* Start EXERCISE INPUT *
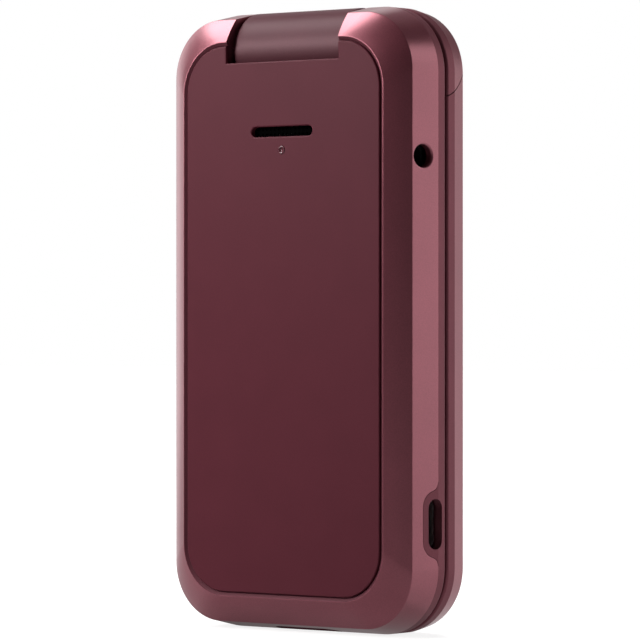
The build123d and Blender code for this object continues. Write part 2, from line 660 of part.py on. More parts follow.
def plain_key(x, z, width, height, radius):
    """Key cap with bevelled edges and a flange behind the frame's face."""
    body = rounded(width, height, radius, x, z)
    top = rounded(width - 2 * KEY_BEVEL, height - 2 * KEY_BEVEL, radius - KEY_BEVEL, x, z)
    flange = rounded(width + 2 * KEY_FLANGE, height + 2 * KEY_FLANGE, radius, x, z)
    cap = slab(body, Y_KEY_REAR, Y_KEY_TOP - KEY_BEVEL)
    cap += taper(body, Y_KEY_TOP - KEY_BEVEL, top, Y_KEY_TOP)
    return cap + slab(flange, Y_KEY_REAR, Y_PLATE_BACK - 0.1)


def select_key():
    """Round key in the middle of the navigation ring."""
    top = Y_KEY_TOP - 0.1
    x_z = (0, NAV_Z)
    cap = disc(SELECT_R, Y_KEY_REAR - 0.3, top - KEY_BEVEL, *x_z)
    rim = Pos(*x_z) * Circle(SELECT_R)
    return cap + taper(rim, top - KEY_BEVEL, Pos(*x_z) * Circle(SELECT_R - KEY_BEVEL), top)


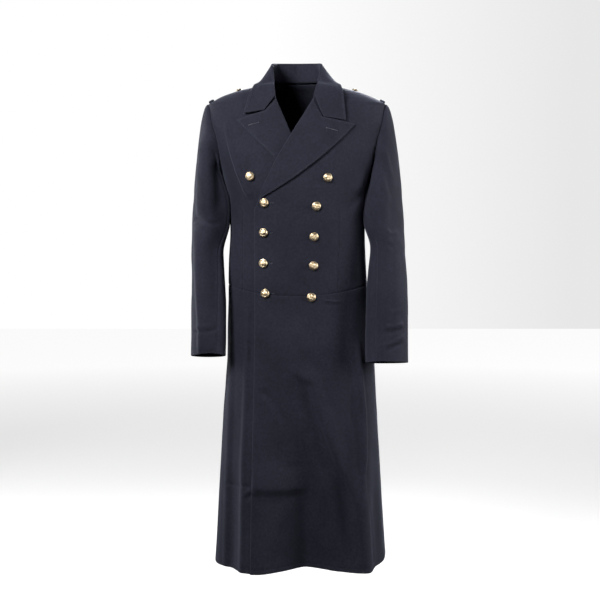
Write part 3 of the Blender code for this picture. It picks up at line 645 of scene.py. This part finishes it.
* End EXERCISE INPUT *
* Start EXERCISE INPUT *
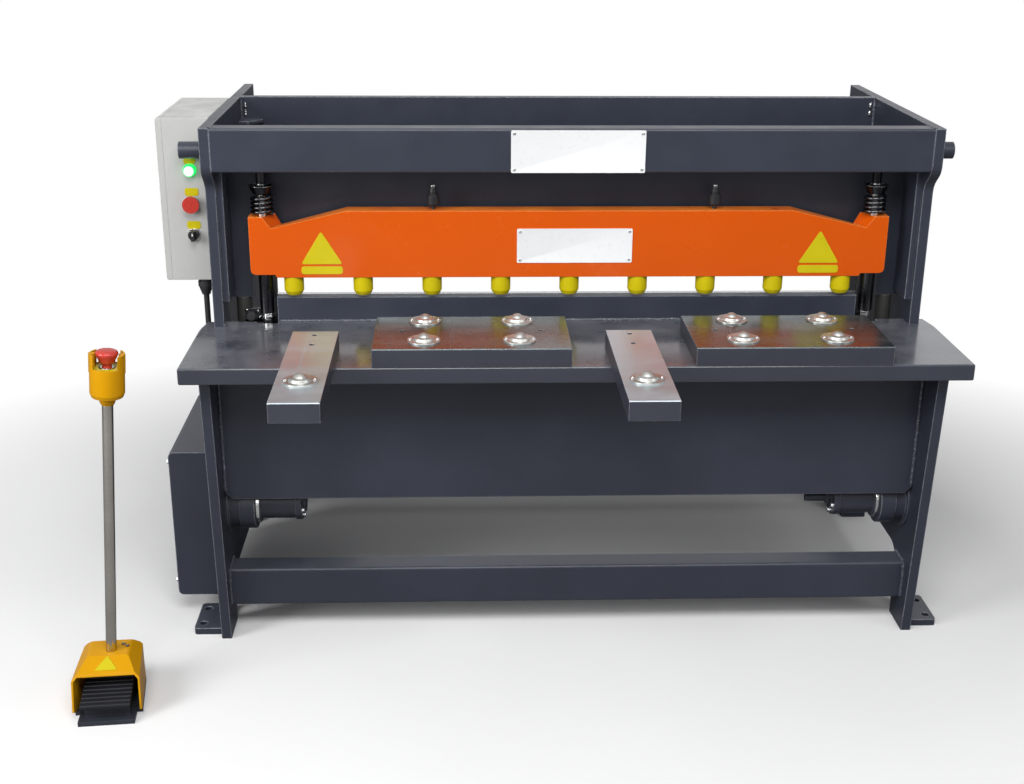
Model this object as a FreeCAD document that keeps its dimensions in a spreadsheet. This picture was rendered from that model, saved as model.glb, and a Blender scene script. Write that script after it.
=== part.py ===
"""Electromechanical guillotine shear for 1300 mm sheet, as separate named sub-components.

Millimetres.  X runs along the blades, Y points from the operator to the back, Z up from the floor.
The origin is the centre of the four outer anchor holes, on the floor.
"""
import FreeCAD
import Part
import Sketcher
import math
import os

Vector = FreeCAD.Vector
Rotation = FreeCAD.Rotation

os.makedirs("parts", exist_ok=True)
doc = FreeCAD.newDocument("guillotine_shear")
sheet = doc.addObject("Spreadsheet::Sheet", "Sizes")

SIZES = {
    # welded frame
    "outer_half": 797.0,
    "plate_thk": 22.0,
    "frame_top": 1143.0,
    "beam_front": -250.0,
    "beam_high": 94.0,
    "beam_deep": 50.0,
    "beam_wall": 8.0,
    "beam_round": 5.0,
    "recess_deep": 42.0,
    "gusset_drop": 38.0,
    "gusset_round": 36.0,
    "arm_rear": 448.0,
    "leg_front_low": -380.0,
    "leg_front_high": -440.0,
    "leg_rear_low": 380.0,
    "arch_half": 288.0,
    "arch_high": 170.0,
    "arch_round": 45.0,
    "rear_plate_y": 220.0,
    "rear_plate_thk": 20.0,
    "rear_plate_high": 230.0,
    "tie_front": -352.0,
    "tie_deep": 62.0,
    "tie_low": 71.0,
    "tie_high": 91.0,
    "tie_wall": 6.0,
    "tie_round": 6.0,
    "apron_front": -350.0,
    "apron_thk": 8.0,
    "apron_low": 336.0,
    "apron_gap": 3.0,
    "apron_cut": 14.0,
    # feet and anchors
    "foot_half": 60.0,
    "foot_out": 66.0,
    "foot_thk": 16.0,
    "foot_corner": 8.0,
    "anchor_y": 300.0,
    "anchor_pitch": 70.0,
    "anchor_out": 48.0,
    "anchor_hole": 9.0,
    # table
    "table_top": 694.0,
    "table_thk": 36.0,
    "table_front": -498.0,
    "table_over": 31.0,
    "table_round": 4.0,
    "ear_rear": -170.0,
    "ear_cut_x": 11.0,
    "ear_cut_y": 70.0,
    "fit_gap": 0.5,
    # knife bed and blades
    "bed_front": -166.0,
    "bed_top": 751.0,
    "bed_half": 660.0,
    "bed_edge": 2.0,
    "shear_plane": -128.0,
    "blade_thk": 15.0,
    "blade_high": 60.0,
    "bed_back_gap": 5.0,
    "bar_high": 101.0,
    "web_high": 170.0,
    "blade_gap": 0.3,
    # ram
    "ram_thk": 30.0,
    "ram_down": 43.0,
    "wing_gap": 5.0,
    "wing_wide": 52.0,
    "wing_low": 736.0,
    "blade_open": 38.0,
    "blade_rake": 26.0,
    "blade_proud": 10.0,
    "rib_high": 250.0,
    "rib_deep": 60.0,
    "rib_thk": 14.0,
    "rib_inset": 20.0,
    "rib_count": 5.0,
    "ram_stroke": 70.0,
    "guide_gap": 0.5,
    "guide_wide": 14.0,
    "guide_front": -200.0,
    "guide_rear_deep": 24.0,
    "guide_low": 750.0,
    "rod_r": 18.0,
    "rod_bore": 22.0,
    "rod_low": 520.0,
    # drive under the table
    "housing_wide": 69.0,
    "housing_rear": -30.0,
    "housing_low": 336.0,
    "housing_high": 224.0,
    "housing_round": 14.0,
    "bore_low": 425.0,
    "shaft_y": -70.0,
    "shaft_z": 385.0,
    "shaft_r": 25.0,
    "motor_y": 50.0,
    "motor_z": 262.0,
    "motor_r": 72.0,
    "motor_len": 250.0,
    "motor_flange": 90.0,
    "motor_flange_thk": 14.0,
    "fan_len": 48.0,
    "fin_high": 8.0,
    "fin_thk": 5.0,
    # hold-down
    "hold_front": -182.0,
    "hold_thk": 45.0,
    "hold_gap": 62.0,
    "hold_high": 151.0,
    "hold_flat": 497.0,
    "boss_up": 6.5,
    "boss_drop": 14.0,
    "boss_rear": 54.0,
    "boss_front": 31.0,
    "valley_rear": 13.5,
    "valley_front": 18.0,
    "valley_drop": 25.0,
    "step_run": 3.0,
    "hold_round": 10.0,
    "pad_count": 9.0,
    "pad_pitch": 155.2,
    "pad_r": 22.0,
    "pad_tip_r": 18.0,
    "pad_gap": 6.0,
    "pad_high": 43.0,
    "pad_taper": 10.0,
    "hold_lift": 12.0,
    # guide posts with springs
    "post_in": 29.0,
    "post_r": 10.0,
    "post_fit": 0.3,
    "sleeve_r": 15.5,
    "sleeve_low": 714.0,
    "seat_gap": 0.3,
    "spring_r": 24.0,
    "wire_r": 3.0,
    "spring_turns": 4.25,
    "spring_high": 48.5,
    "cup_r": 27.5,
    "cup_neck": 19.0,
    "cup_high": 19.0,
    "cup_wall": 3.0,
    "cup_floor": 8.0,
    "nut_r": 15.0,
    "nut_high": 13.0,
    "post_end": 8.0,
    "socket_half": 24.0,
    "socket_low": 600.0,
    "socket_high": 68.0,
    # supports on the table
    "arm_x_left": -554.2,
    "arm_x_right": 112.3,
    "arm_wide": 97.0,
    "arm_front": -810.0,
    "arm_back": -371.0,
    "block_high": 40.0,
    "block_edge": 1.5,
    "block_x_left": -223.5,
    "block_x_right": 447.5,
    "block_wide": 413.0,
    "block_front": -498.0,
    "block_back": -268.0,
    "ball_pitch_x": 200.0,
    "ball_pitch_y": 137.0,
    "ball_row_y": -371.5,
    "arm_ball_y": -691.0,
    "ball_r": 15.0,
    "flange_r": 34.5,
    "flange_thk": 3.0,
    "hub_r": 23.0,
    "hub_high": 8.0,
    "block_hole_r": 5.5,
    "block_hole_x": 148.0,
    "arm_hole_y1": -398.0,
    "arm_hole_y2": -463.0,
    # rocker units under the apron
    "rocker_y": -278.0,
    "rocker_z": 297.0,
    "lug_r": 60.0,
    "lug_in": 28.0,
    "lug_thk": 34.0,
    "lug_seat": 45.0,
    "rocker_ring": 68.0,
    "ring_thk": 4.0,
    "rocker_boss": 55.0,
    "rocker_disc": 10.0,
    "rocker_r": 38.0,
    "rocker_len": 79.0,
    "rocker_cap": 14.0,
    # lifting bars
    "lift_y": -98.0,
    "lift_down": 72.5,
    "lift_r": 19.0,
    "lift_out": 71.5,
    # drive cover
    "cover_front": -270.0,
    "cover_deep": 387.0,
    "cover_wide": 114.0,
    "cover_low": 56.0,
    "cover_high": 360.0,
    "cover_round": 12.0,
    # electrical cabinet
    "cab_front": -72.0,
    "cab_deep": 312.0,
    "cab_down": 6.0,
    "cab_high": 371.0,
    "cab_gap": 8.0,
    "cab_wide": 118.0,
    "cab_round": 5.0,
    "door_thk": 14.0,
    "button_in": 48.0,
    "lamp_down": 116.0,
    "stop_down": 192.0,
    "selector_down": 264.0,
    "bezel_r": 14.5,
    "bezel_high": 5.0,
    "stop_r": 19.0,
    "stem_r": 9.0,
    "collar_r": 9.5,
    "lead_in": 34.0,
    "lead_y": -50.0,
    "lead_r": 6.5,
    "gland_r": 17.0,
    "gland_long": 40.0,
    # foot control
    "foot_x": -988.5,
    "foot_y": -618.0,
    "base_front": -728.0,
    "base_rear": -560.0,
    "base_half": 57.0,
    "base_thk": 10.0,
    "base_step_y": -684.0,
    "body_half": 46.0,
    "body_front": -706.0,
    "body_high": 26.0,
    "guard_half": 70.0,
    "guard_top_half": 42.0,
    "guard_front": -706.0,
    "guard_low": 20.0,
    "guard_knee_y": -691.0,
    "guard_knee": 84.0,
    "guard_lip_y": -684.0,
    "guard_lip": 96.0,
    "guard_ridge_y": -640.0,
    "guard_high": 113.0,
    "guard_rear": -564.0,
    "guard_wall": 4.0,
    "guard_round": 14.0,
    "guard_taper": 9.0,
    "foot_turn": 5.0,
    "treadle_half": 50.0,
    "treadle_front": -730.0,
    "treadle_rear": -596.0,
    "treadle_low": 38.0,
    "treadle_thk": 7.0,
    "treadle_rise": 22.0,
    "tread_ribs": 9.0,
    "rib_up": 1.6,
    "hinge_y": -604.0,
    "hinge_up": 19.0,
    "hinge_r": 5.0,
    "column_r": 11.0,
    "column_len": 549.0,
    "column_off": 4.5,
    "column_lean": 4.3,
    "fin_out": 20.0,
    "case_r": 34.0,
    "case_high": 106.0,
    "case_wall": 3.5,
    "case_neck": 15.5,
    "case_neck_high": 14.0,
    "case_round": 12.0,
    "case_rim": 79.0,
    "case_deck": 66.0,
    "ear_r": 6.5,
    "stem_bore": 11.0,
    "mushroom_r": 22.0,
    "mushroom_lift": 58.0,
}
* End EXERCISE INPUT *
DO THIS: Solely the line containing "The build123d and", the line containing "Write part 3", and the lines between them are to be given again, exactly as written.

THE REPLY:
The build123d and Blender code for this object continues. Write part 2, from line 660 of part.py on. More parts follow.
def plain_key(x, z, width, height, radius):
    """Key cap with bevelled edges and a flange behind the frame's face."""
    body = rounded(width, height, radius, x, z)
    top = rounded(width - 2 * KEY_BEVEL, height - 2 * KEY_BEVEL, radius - KEY_BEVEL, x, z)
    flange = rounded(width + 2 * KEY_FLANGE, height + 2 * KEY_FLANGE, radius, x, z)
    cap = slab(body, Y_KEY_REAR, Y_KEY_TOP - KEY_BEVEL)
    cap += taper(body, Y_KEY_TOP - KEY_BEVEL, top, Y_KEY_TOP)
    return cap + slab(flange, Y_KEY_REAR, Y_PLATE_BACK - 0.1)


def select_key():
    """Round key in the middle of the navigation ring."""
    top = Y_KEY_TOP - 0.1
    x_z = (0, NAV_Z)
    cap = disc(SELECT_R, Y_KEY_REAR - 0.3, top - KEY_BEVEL, *x_z)
    rim = Pos(*x_z) * Circle(SELECT_R)
    return cap + taper(rim, top - KEY_BEVEL, Pos(*x_z) * Circle(SELECT_R - KEY_BEVEL), top)


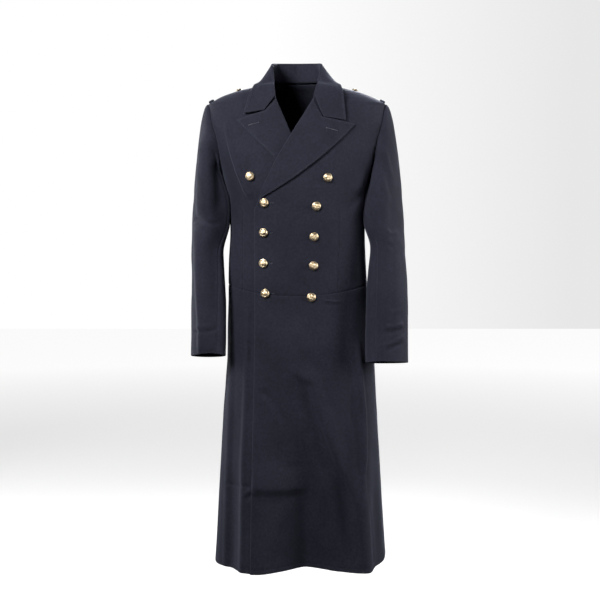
Write part 3 of the Blender code for this picture. It picks up at line 645 of scene.py. This part finishes it.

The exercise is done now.